A young girl and her father battle money woes to nurse a horse to health and train her for the high-profile Breeders Cup.
Inspired by the true story (what isn't these days?) of a horse's triumphant return to racing glory, "Dreamer" plays like "Seabiscuit" for the kiddie crowd, minus depression-era nostalgia and an epic scope. Setting the film in contemporary Kentucky, writer/director Gatins begins with an intimate portrait of a struggling family, and awkwardly edges into a third act that's 90% fantasy.
Horse trainer Ben Crane (Kurt Russell) has high hopes for the thoroughbred Sonădor, hopes that are dashed when the horse is injured in a brutal race. Since a crippled racing horse is, for all extensive purposes, worthless, everyone--even Ben's ex-trainer father (Kris Kristofferson)--suggest Sonădor be put down.
Sonădor is Spanish for Dreamer, but the real dreamer in this movie is Ben's daughter Cale (Fanning). Headstrong and precocious, she's got horse racing in her bones, and her father doesn't like it. After pleading for the horse's life, Cale sneaks out in the middle of the night to feed her popsicles and whisper encouragement. Her spirit eventually proves contagious, and as father and daughter bond over Sonădor's surprising recovery, the broken horse brings their family together.
This is where the movie hits a few rough patches. Since the unhappy family dynamic is never firmly established, when Ben's wife Lilly (played with as much conviction as possibly by a basically wasted Elisabeth Shue) calls Sonădor the family's saving grace, I didn't buy it. And though Fanning won my sympathy with heartfelt tears, much of the dialogue is downright stilted.
A subplot involving the jockey Manolin, played by Freddy Rodriguez ("Six Feet Under"), is more believable. Like Sonădor, the once-great athlete's career was cut short by an injury. Now deeply spiritual, Manolin tells Cale that the accident was God's way of saying "never ride again." When he finally does, it's one of the most inspiring moments in the movie.
Gatins ("Coach Carter") has proved himself a sports screenwriter with a knack for rousing finales, and "Dreamer" really picks up towards the end. Like the estimable "North Country" (also released this Friday), "Dreamer" suffers from a middling midsection, but the perfectly plotted, marvelously photographed final horse race makes you forget (and almost forgive) earlier flaws.
Gatins' perfect cast seems to have popped right off the pages of a storybook. David Morse gives an entirely entertaining, scenery chewing performance as Ben's racist former boss, and Rodriguez and Luiz Guzman are terrific as Ben's right-hand men. Shue and Fanning are perfectly matched as mother and daughter, and Russell and Kristofferson bear such a strong resemblance it's almost eerie.

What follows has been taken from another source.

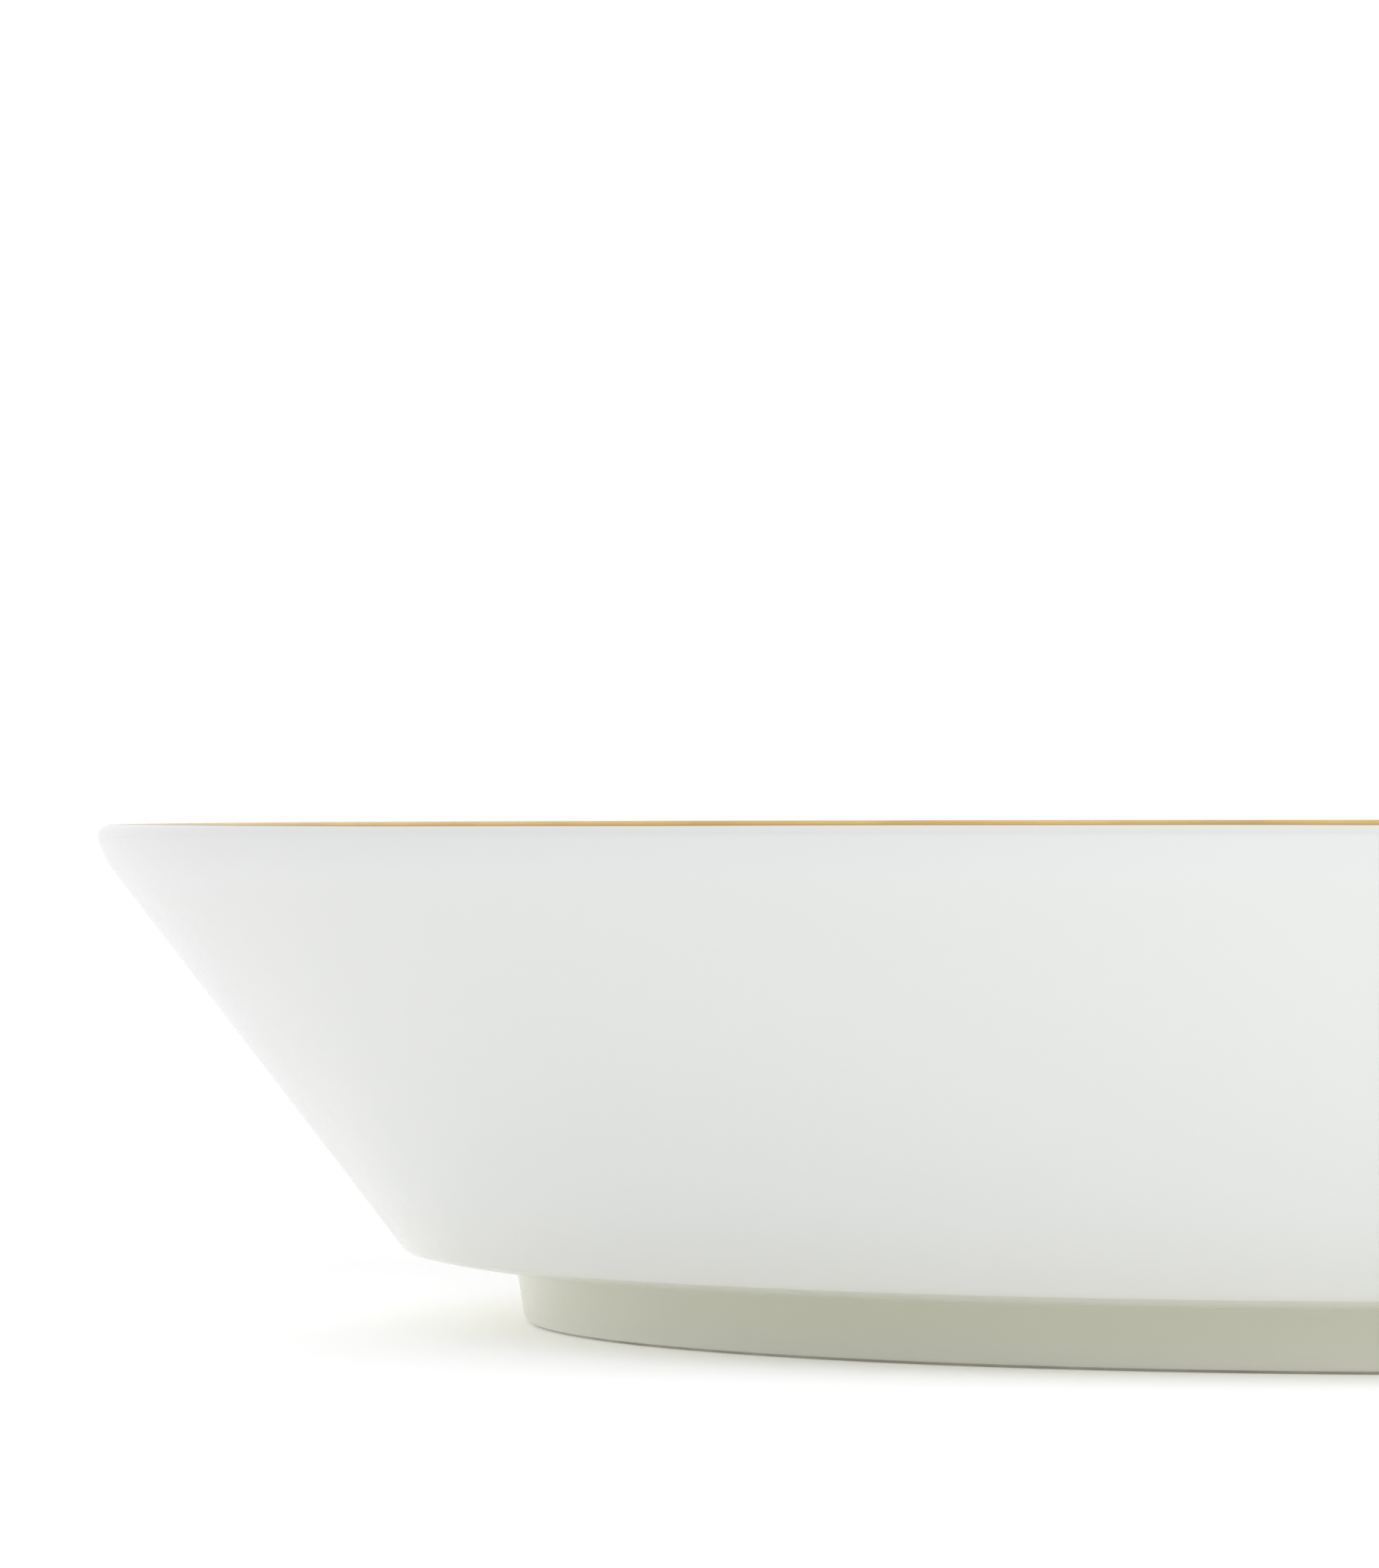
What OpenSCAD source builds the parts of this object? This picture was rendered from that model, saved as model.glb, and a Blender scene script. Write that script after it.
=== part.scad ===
// Footed porcelain serving bowl with a gilded lip.
// Every piece is a body of revolution about Z. The origin is on the table, under the
// middle of the bowl, and +Z points up out of its mouth.
// Each section is drawn to the right of the axis as [radius, height].

/* [Overall] */
// Diameter over the lip
rim_d = 280; // [240:1:360]
// Height from the table to the top of the lip
bowl_h = 53.9; // [40:0.1:80]

/* [Shell] */
// Thickness of the rounded lip
lip_t = 2.6; // [1.6:0.1:5]
// Radius of the upright band just under the lip, on the outside
band_r = 11; // [5:0.5:20]
// Slope at which the lip passes into that band, from upright
band_a = 17; // [5:1:20]
// Thickness of the wall where it reaches the shoulder, over both glazes
wall_t = 4.5; // [3:0.1:7]
// Thickness of the floor, over both glazes
floor_t = 5; // [3.5:0.1:8]
// Radius between the inside wall and the flat of the well
well_r = 14; // [5:0.5:25]
// Radius of the shoulder, where the wall turns under
shoulder_r = 1.8; // [0.8:0.1:5]
// Slope of the underside where it leaves the shoulder, from level
under_a = 13; // [8:0.5:20]
// How far the shoulder stands out past the foot ring
overhang = 11; // [5:0.5:16]

/* [Foot ring] */
// Diameter over the top of the foot ring
foot_d = 189.6; // [140:0.1:232]
// Height of the foot ring that shows, and depth of the recess inside it
foot_h = 6.5; // [5:0.1:12]
// Width of the foot ring at the table, before its edges are rounded
foot_t = 4.4; // [3.6:0.1:10]
// Taper of the outer side, from upright
foot_taper = 8.5; // [0:0.5:15]
// Draft of the inner side, from upright
foot_draft = 8.5; // [0:0.5:15]
// Rounding of the two bearing edges
foot_round = 1.4; // [0.8:0.1:2]
// Radius of the glaze pooled in the crease between ring and recess
crease_r = 2; // [0.8:0.1:3]

/* [Coats] */
// Thickness of the glaze coats and of the gilding
glaze_t = 0.3; // [0.2:0.05:0.5]
// Thickness of the slip joint between ring and shell
slip_t = 0.4; // [0.3:0.05:0.8]
// Where the glaze is wiped off the bearing edges, below level
wipe_a = 50; // [30:1:70]
// Where the gilding starts on the outside of the lip, above level
gilt_a = 42; // [20:1:70]
// How far the gilding runs down the inside wall
gilt_w = 1.2; // [0.6:0.1:4]

/* [Hidden] */

// Facets round the axis, and the angle of one step along an arc of a section
$fn = 180;
arc_step = 6;

// Lip: a full round, and the centre of the upright band's arc, which meets it smoothly
lip_r = lip_t / 2;
lip_c = [rim_d / 2 - lip_r, bowl_h - lip_r];
band_c = lip_c + (lip_r - band_r) * ray(-band_a);

// Underside: one arc that starts level at the ring and ends at the shoulder's own arc
foot_r = foot_d / 2;
under_r = overhang / sin(under_a) + shoulder_r;
under_c = [foot_r, foot_h + under_r];
shoulder_c = under_c + (under_r - shoulder_r) * ray(under_a - 90);

// Outer wall: the straight line that touches both the band's arc and the shoulder's arc
wall_v = band_c - shoulder_c;
wall_a = acos((shoulder_r - band_r) / norm(wall_v)) - atan2(wall_v[1], wall_v[0]);
wall_foot = shoulder_c + shoulder_r * ray(-wall_a);

// Inner wall: the line that touches the lip and passes wall_t inside the outer wall's end
inner_v = lip_c - wall_foot;
inner_a = atan2(inner_v[0], inner_v[1]) + asin((wall_t - lip_r) / norm(inner_v));
gilt_end = lip_c + lip_r * ray(180 - inner_a) - gilt_w * [sin(inner_a), cos(inner_a)];

// Well: its floor, and the centre of the arc that joins the floor to the inner wall
well_z = foot_h + floor_t;
well_c_z = well_z + well_r;
well_c_x = lip_c[0] + ((well_c_z - lip_c[1]) * sin(inner_a) - lip_r - well_r) / cos(inner_a);
well_c = [well_c_x, well_c_z];

// Foot ring: the shell's flat seat, the ring's top, and the centres of its bearing edges
seat_z = foot_h + glaze_t;
ring_top_z = seat_z - slip_t;
bearing_out_r = foot_r - foot_h * tan(foot_taper);
bearing_in_r = bearing_out_r - foot_t;
edge_out_c = [
    bearing_out_r + foot_round * (tan(foot_taper) - 1 / cos(foot_taper)),
    foot_round,
];
edge_in_c = [
    bearing_in_r - foot_round * (tan(foot_draft) - 1 / cos(foot_draft)),
    foot_round,
];
crease_z = foot_h - crease_r;
crease_c = [bearing_in_r - crease_z * tan(foot_draft) - crease_r / cos(foot_draft), crease_z];

// Fired colours: white body and glaze, warmer slip and bare foot, bright gold
glaze_colour = [0.91, 0.92, 0.90];
shell_colour = [0.90, 0.90, 0.87];
foot_colour = [0.80, 0.79, 0.71];
slip_colour = [0.74, 0.73, 0.66];
gilt_colour = [0.85, 0.68, 0.40];

// Unit vector at an angle from level
function ray(a) = [cos(a), sin(a)];

// Points along an arc about c, from angle a0 to angle a1, both ends included
function arc(c, r, a0, a1) =
    let (steps = max(1, ceil(abs(a1 - a0) / arc_step)))
    [for (i = [0:steps]) c + r * ray(a0 + (a1 - a0) * i / steps)];

function backwards(points) = [for (i = [len(points) - 1:-1:0]) points[i]];

// The functions below give the bowl's surface, or the surface lying inset below it.
// Neighbouring stretches both hold the point where they meet.

// Outside of the lip, from angle a down to the start of the straight wall
function lip_outside(a, inset) = concat(
    arc(lip_c, lip_r - inset, a, -band_a),
    arc(band_c, band_r - inset, -band_a, -wall_a)
);

// Shoulder and underside, from the end of the straight wall to the foot ring
function shoulder_and_underside(inset) = concat(
    arc(shoulder_c, shoulder_r - inset, -wall_a, under_a - 90),
    arc(under_c, under_r - inset, under_a - 90, -90)
);

// Inside wall and well, from the end of the gilding to the middle of the floor
function wall_and_well(inset) = concat(
    [gilt_end - inset * ray(180 - inner_a)],
    arc(well_c, well_r + inset, -inner_a, -90),
    [[0, well_z - inset]]
);

// Gilded part of the lip, from the outside over the top and down the inside wall
function gilded_lip(inset) = concat(
    arc(lip_c, lip_r - inset, gilt_a, 180 - inner_a),
    [gilt_end - inset * ray(180 - inner_a)]
);

// One point on the ring's outer or inner side, at height z
function ring_outer(z, inset) =
    [bearing_out_r + z * tan(foot_taper) - inset / cos(foot_taper), z];
function ring_inner(z, inset) =
    [bearing_in_r - z * tan(foot_draft) + inset / cos(foot_draft), z];

// Rounded edges of the ring, down to where the glaze is wiped off
function glazed_edge_out(inset) =
    arc(edge_out_c, foot_round - inset, -foot_taper, -wipe_a);
function glazed_edge_in(inset) =
    arc(edge_in_c, foot_round - inset, wipe_a - 180, foot_draft - 180);

module turned(section) {
    rotate_extrude() polygon(section);
}

// A coat of glaze or gold: the layer between the bowl's surface and the clay under it
module coat(surface, clay) {
    turned(concat(surface, backwards(clay)));
}

module foot_ring() {
    color(foot_colour) turned(concat(
        [ring_outer(ring_top_z, glaze_t)],
        glazed_edge_out(glaze_t),
        arc(edge_out_c, foot_round, -wipe_a, -90),
        arc(edge_in_c, foot_round, -90, wipe_a - 180),
        glazed_edge_in(glaze_t),
        [ring_inner(ring_top_z, glaze_t)]
    ));
}

module luting_slip() {
    color(slip_colour) turned([
        ring_outer(ring_top_z, glaze_t),
        ring_outer(seat_z, glaze_t),
        ring_inner(seat_z, glaze_t),
        ring_inner(ring_top_z, glaze_t),
    ]);
}

module bowl_shell() {
    color(shell_colour) turned(concat(
        [[0, seat_z]],
        backwards(shoulder_and_underside(glaze_t)),
        backwards(lip_outside(gilt_a, glaze_t)),
        gilded_lip(glaze_t),
        wall_and_well(glaze_t)
    ));
}

module base_glaze() {
    color(glaze_colour) coat(
        concat(
            [[0, foot_h]],
            arc(crease_c, crease_r, 90, foot_draft),
            backwards(glazed_edge_in(0))
        ),
        concat(
            [[0, seat_z], ring_inner(seat_z, glaze_t)],
            backwards(glazed_edge_in(glaze_t))
        )
    );
}

module outer_glaze() {
    color(glaze_colour) coat(
        concat(
            lip_outside(gilt_a, 0),
            shoulder_and_underside(0),
            glazed_edge_out(0)
        ),
        concat(
            lip_outside(gilt_a, glaze_t),
            shoulder_and_underside(glaze_t),
            [ring_outer(seat_z, glaze_t)],
            glazed_edge_out(glaze_t)
        )
    );
}

module inner_glaze() {
    color(glaze_colour) coat(wall_and_well(0), wall_and_well(glaze_t));
}

module rim_gilding() {
    color(gilt_colour) coat(gilded_lip(0), gilded_lip(glaze_t));
}

foot_ring();
luting_slip();
bowl_shell();
base_glaze();
outer_glaze();
inner_glaze();
rim_gilding();
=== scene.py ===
"""Footed porcelain serving bowl with a gilded lip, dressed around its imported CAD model.

Every piece is turned about Z. Its section, drawn as radius and height in millimetres, is a grid of
two parameters: the angle round the axis and the place along the section. The sizes that the CAD
model fixes are read from its boxes, and the others are fields of the classes.
"""

import logging
import math
from dataclasses import dataclass, field
from enum import Enum

import bpy
import numpy as np
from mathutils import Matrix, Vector


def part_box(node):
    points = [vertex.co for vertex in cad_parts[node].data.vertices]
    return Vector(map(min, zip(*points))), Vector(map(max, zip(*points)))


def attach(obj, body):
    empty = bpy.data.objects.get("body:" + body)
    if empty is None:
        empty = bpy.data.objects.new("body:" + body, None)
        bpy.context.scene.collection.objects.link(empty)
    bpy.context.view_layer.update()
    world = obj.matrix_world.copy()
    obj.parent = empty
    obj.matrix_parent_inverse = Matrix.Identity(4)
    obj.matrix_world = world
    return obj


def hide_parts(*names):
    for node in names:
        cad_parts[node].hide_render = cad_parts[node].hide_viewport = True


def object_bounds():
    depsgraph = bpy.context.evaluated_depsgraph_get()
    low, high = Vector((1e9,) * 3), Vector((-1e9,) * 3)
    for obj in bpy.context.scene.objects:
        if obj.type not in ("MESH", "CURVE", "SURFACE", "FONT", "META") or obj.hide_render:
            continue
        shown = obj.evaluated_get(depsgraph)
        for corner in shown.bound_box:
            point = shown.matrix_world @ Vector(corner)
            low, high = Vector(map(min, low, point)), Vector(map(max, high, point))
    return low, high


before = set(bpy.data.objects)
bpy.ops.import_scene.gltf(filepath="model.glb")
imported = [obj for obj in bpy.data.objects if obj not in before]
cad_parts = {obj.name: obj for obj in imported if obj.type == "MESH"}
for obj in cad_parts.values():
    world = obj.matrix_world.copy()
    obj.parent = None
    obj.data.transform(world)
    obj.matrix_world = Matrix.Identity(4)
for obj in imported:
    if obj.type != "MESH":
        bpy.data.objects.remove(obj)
CAD_BOX = [list(corner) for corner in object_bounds()]

LOG = logging.getLogger("bowl")
MM = 0.001
# Attribute of painted shade low on the bowl, partly glaze pooled in creases
POOL_AND_SHADE = "pool_and_shade"
# Attribute of the painted shade along the gold's outer edge
GILT_EDGE_SHADE = "edge"

# Facets round the axis, and their angles as a column so that they pair with a row of section points
FACETS = 360
AROUND = np.linspace(0.0, 2.0 * math.pi, FACETS, endpoint=False)[:, None]

# Millimetres: points nearer than this are one point, and a smaller radius is on the axis
SAME_MM = 1e-6
ON_AXIS_MM = 1e-9

# An edge that turns by more than this many degrees is shaded sharp
SHARP_A = 30.0

# A porcelain body's and a feldspar glaze's index of refraction
IOR = 1.5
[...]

Gatins originally intended to make the protagonist a boy, but changed his mind when he saw Fanning's performance in "Man on Fire." She's perfectly plucky here, with remarkable emotional range and a natural rapport with the horses that play Sonădor. (The forthcoming "Flicka," based on Mary O'Hara's story, also changes its protagonist to female).
Though John Debney's 'original' score doesn't seem particularly original, Fred Murphy's cinematography is simple and strong. Best is Brent Thomas' production design, which is pure Americana. You can practically smell hay and sweat, and palpably see dust rising from the race track.
The Bottom Line:
Like its preternaturally mature protagonist, "Dreamer" has its head in the clouds and its heart in the right place.